Dispatchers are often juggling several different calls at once between fire and EMS calls and request for police services. Burke pointed to an incident in 2021 when shots were fired inside the University Mall, and dispatchers had to coordinate dozens of phone calls coming into the center.

“When you hear our dispatchers interfacing with the public on the telephone in moments of crisis, it’s really work that I can’t highlight enough,” he said. “It’s extraordinarily tough.”

The investment into the center comes as years-long efforts to regionalize a dispatch center for Chittenden County municipalities have come to a halt. While South Burlington officials have remained committed to regional efforts, it has continued with improvements to its own dispatch.

The city’s immediate goal is to hire an eighth full-time dispatcher, which would allow the police department to always keep two dispatchers on duty. A seventh dispatcher was recently hired, but the city remains short of reaching its staffing goal.

“There are times in the dispatch center when we only have one employee working — it’s an artifact of how small government and public safety once was,” Burke said, “and now that we’re growing it’s definitely a service area that city management is focused on growing.”

The city began talks to form a regional dispatch model in 2016, when a committee with representatives from eight Chittenden County communities was formed to determine the feasibility of a regional dispatch model.

Seven communities in 2018 signed on to the formation of a union municipal district — the Chittenden County Public Safety Authority — to provide regional emergency dispatch services. Initially, Essex and Shelburne declined to join the union, and Milton later partnered with St. Albans to provide those services.

But the organization was struck a blow last year when Colchester, a partner of the public safety authority since its inception, failed to authorize the annual funding for the municipal entity.

It reflected a common problem for municipalities involved in the effort: Attempting to generate the capital costs for a regional center, while maintaining their own local dispatch.

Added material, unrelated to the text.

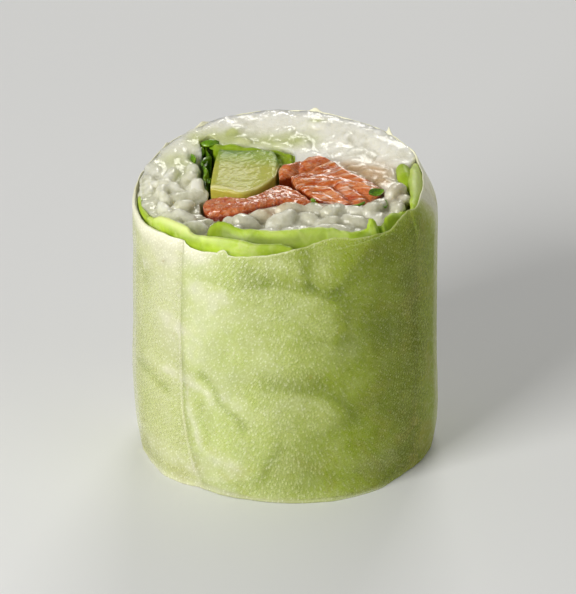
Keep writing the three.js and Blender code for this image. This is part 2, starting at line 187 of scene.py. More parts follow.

South Burlington was “highly invested” in a regional dispatch model at the time of the group’s inception. During that period, much of the city’s infrastructure in house was at the end of its serviceable life.

But the city has seen continued growth in its public safety agencies: the fire department had grown both in size and call volume — driven mainly by fire-based EMS.

The city in its fiscal year 2024 budget used American Rescue Plan Act funds, as well as surplus dollars, to invest in the new technology and the seventh dispatch employee. Grant-funded equipment originally intended for the regional project was also repurposed in house.

Burke said the city “made a very smart decision” in investing in its in-house dispatch center and “building it not only for what we need today, but maybe what we’ll need in the future.”

He suggested the potential remains for contracted services for other municipalities: “Maybe that’s more the way forward in a regional model, as opposed to an all-pair model. I don’t know.”

The city’s dispatch center “is now ready for potential regional or contract dispatch services as the future of public safety dispatching evolves in Chittenden County,” according to a city press release.